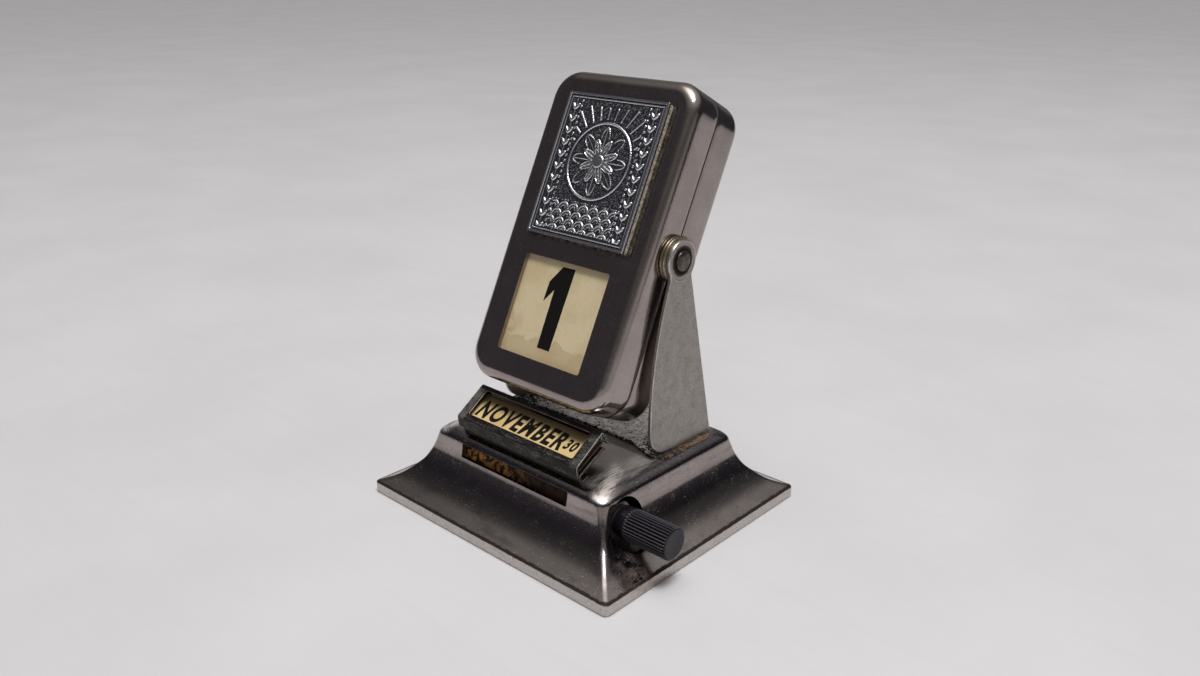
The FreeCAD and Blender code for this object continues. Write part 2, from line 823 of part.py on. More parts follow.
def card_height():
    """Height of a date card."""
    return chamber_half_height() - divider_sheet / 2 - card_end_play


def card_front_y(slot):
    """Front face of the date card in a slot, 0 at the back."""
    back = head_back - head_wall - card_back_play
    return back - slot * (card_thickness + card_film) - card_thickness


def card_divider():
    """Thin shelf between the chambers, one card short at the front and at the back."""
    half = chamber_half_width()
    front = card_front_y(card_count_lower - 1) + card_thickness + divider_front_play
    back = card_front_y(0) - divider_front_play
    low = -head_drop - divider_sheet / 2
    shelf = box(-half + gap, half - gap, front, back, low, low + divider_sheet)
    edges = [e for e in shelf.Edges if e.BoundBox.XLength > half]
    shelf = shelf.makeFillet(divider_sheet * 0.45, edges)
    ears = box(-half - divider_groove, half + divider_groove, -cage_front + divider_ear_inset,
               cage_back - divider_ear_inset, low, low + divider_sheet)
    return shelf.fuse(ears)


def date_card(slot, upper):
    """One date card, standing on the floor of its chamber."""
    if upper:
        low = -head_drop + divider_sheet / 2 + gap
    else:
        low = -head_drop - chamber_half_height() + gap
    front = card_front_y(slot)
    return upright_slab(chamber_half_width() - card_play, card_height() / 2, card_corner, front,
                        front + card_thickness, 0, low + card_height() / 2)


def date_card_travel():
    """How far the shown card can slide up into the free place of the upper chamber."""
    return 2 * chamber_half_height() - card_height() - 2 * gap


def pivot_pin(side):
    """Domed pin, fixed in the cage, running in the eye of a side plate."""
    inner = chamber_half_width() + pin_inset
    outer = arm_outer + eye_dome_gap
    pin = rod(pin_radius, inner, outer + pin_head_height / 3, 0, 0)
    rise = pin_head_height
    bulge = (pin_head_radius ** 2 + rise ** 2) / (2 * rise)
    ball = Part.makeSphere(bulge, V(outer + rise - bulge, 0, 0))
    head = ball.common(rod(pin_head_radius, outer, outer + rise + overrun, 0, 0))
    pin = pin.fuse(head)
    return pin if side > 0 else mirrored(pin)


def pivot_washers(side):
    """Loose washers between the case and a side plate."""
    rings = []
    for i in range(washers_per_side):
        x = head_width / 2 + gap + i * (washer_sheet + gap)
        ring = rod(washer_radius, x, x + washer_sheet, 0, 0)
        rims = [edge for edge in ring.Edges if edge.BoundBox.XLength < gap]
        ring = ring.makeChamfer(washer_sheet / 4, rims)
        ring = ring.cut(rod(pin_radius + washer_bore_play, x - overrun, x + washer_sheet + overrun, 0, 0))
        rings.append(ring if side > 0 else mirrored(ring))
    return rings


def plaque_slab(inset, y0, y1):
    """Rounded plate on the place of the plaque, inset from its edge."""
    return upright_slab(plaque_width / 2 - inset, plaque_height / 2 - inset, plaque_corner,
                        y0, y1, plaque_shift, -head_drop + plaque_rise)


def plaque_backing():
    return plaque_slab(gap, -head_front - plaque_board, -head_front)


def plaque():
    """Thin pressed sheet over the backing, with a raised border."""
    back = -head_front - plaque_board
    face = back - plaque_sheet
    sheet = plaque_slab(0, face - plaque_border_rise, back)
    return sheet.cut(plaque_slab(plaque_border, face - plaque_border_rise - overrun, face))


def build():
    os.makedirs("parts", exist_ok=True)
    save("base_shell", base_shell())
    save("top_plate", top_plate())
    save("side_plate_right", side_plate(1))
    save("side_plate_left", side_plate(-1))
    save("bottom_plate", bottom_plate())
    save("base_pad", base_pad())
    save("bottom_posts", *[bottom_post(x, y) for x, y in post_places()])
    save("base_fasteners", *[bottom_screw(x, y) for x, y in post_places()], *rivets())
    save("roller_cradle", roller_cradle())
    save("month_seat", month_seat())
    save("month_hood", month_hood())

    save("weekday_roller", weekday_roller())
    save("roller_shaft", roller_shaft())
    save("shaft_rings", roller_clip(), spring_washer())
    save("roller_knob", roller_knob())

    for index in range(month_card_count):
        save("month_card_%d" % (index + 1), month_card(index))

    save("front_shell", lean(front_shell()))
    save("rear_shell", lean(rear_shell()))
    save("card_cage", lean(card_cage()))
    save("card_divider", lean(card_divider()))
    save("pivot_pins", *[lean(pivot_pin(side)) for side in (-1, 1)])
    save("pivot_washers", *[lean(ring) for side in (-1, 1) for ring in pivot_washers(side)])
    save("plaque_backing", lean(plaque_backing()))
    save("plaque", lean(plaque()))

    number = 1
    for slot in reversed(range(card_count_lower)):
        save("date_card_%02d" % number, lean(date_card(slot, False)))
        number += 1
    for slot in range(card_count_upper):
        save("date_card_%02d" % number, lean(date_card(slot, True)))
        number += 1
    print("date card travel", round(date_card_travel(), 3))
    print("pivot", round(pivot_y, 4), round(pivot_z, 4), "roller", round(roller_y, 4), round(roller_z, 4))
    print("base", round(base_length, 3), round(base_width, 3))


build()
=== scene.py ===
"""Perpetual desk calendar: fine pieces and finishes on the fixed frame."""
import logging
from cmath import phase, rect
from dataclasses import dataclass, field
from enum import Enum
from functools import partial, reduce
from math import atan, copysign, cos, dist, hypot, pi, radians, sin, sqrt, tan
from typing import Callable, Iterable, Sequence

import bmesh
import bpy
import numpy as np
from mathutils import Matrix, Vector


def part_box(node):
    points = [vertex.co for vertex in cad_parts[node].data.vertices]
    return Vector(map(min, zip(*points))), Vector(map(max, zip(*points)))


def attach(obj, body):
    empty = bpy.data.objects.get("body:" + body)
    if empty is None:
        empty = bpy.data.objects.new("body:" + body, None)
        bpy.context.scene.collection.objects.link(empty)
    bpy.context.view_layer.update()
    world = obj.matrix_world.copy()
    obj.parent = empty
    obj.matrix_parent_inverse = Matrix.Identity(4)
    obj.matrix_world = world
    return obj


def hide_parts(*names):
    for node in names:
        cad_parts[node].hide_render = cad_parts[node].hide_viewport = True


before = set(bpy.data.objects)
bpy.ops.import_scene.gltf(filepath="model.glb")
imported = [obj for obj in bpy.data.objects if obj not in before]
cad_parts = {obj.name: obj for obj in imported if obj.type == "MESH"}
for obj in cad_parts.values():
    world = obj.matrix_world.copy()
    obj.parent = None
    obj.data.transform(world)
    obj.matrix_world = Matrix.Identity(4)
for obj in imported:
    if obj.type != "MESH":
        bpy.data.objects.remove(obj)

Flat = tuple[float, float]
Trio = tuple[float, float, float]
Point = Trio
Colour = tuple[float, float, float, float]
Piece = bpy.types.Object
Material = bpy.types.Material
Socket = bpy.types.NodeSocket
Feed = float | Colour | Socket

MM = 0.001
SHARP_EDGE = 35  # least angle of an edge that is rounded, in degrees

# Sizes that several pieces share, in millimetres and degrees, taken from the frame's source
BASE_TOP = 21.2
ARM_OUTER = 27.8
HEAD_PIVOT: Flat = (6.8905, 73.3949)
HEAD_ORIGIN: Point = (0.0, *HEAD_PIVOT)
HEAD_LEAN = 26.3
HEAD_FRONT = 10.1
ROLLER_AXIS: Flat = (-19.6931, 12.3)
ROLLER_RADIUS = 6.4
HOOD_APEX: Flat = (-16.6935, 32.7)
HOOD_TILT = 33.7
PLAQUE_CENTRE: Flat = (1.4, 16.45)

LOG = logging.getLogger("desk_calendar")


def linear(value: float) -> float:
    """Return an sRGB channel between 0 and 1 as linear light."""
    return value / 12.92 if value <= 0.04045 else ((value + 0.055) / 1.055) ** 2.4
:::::
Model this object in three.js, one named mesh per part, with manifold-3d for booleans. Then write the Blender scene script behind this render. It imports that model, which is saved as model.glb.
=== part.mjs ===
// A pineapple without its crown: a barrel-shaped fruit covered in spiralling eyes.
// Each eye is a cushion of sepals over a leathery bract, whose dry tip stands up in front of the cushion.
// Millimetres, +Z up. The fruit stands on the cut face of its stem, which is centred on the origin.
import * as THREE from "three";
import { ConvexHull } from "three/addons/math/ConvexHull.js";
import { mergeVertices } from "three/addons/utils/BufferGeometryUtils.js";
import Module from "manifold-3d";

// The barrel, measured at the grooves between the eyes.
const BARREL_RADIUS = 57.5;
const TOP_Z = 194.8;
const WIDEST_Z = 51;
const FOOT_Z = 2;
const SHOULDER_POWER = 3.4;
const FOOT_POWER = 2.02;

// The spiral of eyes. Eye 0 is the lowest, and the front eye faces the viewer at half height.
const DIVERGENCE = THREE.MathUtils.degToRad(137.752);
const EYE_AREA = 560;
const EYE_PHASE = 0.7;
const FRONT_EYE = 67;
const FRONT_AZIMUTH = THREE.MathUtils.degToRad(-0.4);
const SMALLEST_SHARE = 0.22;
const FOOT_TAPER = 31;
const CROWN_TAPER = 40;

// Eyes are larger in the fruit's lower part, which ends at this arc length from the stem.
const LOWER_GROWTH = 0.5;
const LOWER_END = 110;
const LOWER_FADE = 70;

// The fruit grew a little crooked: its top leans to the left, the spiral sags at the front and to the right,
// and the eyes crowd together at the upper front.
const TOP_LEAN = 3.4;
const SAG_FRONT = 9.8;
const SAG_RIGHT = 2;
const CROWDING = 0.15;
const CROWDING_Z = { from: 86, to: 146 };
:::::
# [BRIEF]
Reproduce the lines exactly, taking as the first line the one with "obj.parent = empty" and as the last line the one with "bpy.data.objects.remove(obj)", and include nothing else.

# [OUTPUT FOR THIS TASK]
    obj.parent = empty
    obj.matrix_parent_inverse = Matrix.Identity(4)
    obj.matrix_world = world
    return obj


def hide_parts(*names):
    for node in names:
        cad_parts[node].hide_render = cad_parts[node].hide_viewport = True


before = set(bpy.data.objects)
bpy.ops.import_scene.gltf(filepath="model.glb")
imported = [obj for obj in bpy.data.objects if obj not in before]
cad_parts = {obj.name: obj for obj in imported if obj.type == "MESH"}
for obj in cad_parts.values():
    world = obj.matrix_world.copy()
    obj.parent = None
    obj.data.transform(world)
    obj.matrix_world = Matrix.Identity(4)
for obj in imported:
    if obj.type != "MESH":
        bpy.data.objects.remove(obj)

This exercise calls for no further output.